## COLLECTED MATERIAL

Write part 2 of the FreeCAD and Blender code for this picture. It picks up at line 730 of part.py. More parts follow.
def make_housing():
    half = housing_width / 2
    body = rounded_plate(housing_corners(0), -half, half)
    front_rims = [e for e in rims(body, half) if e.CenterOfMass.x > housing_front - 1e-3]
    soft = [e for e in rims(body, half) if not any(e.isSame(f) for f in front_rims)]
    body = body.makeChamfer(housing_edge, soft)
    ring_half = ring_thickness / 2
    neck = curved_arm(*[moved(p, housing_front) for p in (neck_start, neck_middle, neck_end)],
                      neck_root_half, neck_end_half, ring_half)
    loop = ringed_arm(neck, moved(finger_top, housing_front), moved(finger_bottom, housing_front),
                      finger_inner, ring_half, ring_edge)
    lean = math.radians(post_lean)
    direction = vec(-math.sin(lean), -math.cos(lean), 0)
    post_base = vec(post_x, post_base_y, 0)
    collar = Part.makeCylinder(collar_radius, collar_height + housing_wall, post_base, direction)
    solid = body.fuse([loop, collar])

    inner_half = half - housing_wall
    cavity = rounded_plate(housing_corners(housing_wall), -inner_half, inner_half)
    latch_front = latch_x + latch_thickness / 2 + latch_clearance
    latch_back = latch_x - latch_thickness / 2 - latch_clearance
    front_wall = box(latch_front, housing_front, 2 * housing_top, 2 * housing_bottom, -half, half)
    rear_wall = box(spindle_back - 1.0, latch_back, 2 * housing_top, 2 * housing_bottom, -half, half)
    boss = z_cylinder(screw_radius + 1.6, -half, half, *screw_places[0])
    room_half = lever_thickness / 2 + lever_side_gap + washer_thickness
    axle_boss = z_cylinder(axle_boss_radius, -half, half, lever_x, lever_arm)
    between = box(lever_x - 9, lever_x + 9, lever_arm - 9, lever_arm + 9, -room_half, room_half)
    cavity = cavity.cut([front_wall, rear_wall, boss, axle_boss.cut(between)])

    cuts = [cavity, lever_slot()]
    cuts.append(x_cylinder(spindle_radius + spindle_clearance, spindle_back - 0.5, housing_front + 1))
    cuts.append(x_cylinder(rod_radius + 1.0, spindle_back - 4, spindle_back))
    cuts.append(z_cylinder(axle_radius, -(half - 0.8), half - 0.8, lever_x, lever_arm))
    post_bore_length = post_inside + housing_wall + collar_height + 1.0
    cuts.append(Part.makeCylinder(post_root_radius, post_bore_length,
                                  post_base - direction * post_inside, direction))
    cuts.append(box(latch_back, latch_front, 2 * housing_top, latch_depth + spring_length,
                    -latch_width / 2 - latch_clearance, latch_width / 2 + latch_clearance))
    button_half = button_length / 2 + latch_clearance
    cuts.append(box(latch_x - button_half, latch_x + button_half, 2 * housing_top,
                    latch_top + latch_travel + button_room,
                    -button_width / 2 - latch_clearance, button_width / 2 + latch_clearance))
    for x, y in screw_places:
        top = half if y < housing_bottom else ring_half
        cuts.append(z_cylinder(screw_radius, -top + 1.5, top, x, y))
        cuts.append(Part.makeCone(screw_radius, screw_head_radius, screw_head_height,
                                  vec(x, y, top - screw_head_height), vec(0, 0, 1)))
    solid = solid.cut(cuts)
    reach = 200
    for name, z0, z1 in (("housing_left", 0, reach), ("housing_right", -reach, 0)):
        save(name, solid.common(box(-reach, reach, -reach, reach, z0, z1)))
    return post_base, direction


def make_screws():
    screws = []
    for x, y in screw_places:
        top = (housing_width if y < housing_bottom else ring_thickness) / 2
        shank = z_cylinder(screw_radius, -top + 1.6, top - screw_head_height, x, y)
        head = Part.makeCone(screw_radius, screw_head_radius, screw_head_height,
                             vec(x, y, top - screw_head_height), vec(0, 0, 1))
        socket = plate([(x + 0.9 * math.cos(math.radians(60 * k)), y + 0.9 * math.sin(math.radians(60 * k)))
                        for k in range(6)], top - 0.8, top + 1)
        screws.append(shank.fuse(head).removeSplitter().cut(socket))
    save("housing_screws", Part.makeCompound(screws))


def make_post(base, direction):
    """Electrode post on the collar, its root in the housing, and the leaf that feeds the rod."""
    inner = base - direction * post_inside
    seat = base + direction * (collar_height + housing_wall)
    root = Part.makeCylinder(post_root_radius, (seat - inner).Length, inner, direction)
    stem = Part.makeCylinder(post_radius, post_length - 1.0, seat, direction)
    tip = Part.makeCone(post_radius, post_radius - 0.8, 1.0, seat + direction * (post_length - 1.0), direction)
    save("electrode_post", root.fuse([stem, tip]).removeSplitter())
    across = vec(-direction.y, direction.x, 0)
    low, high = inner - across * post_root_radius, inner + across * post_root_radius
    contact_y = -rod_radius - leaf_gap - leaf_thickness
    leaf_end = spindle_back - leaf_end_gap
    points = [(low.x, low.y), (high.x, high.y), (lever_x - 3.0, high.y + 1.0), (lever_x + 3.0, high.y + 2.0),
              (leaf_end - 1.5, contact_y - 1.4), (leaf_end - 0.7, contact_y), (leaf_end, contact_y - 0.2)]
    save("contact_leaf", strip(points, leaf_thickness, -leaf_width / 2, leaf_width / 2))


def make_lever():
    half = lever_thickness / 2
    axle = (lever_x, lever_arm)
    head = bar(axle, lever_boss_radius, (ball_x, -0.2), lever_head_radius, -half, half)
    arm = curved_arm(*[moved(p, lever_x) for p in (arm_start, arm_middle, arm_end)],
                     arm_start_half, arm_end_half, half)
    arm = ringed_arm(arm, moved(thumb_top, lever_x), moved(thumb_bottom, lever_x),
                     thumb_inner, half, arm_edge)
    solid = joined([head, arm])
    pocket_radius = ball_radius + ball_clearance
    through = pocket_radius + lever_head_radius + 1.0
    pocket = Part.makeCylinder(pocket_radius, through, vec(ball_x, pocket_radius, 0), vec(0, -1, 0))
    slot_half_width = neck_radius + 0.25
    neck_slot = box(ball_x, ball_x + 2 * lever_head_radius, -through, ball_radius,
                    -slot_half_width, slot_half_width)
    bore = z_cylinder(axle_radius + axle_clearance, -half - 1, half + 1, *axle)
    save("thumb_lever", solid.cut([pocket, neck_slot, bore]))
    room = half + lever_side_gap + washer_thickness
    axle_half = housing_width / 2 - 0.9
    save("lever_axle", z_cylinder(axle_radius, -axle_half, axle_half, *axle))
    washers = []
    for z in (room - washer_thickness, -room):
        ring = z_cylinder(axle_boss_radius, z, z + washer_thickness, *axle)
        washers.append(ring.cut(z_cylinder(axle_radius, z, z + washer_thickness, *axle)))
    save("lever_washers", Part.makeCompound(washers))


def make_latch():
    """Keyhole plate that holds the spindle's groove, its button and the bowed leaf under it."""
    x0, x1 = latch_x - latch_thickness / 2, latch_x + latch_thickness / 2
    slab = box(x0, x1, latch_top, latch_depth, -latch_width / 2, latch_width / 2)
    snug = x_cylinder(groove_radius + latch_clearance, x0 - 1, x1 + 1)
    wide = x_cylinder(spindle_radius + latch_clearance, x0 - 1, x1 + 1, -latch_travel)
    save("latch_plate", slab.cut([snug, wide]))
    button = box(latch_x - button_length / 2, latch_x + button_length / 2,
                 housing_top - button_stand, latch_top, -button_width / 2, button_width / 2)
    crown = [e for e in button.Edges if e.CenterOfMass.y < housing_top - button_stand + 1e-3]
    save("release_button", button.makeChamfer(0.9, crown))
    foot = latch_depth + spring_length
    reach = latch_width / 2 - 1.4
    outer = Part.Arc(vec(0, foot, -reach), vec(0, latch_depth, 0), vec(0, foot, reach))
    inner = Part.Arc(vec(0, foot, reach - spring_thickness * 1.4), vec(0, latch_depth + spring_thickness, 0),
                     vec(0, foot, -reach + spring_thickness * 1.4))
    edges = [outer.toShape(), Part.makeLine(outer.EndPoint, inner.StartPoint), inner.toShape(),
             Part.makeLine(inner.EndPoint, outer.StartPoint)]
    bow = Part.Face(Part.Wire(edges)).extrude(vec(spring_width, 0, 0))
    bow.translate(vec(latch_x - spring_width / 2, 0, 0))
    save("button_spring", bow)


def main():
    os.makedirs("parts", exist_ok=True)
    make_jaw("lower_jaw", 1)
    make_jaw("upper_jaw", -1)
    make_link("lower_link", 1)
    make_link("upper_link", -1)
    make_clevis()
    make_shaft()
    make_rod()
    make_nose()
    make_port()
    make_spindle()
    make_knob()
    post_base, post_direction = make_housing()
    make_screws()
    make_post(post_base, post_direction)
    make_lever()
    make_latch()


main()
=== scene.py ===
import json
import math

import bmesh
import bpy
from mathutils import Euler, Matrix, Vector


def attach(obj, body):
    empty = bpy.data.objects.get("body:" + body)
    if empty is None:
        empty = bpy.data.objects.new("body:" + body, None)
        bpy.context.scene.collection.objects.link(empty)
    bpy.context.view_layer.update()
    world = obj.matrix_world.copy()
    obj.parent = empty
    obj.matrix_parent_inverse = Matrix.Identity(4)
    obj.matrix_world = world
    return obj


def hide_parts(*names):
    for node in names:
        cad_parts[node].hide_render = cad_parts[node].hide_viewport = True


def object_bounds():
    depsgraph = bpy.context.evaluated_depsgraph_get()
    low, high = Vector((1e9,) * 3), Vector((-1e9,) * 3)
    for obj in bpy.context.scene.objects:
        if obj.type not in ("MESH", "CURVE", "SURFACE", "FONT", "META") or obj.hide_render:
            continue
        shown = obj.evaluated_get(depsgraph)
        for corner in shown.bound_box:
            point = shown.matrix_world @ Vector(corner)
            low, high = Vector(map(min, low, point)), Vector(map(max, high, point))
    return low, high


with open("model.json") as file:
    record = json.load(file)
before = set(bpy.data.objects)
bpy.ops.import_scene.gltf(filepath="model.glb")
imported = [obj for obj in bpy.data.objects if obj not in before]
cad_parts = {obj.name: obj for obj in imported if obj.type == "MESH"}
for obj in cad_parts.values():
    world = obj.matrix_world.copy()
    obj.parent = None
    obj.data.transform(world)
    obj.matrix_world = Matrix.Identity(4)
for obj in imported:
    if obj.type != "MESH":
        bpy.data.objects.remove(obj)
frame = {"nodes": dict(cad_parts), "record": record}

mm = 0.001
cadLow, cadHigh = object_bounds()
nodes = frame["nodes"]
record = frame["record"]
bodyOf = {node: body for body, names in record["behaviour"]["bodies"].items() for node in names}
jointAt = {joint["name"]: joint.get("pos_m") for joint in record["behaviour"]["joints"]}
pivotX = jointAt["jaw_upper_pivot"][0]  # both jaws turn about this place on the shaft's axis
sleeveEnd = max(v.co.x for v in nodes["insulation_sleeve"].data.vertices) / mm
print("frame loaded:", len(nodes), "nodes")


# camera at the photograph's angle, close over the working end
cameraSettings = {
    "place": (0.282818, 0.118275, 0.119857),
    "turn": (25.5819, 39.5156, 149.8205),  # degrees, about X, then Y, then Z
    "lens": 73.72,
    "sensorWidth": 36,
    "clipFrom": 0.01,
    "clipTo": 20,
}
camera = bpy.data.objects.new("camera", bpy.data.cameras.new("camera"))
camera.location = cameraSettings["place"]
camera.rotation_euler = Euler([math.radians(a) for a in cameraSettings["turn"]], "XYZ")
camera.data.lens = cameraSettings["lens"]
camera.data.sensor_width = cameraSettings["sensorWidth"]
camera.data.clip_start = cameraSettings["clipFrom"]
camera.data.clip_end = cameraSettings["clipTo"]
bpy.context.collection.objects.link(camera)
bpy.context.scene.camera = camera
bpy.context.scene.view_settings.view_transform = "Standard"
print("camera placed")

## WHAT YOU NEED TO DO
Nothing outside the span should appear: copy exactly from the line with "low, high = Vector((1e9,)" through the line with "point = shown.matrix_world".

## OUTPUT OF THE EXERCISE
    low, high = Vector((1e9,) * 3), Vector((-1e9,) * 3)
    for obj in bpy.context.scene.objects:
        if obj.type not in ("MESH", "CURVE", "SURFACE", "FONT", "META") or obj.hide_render:
            continue
        shown = obj.evaluated_get(depsgraph)
        for corner in shown.bound_box:
            point = shown.matrix_world @ Vector(corner)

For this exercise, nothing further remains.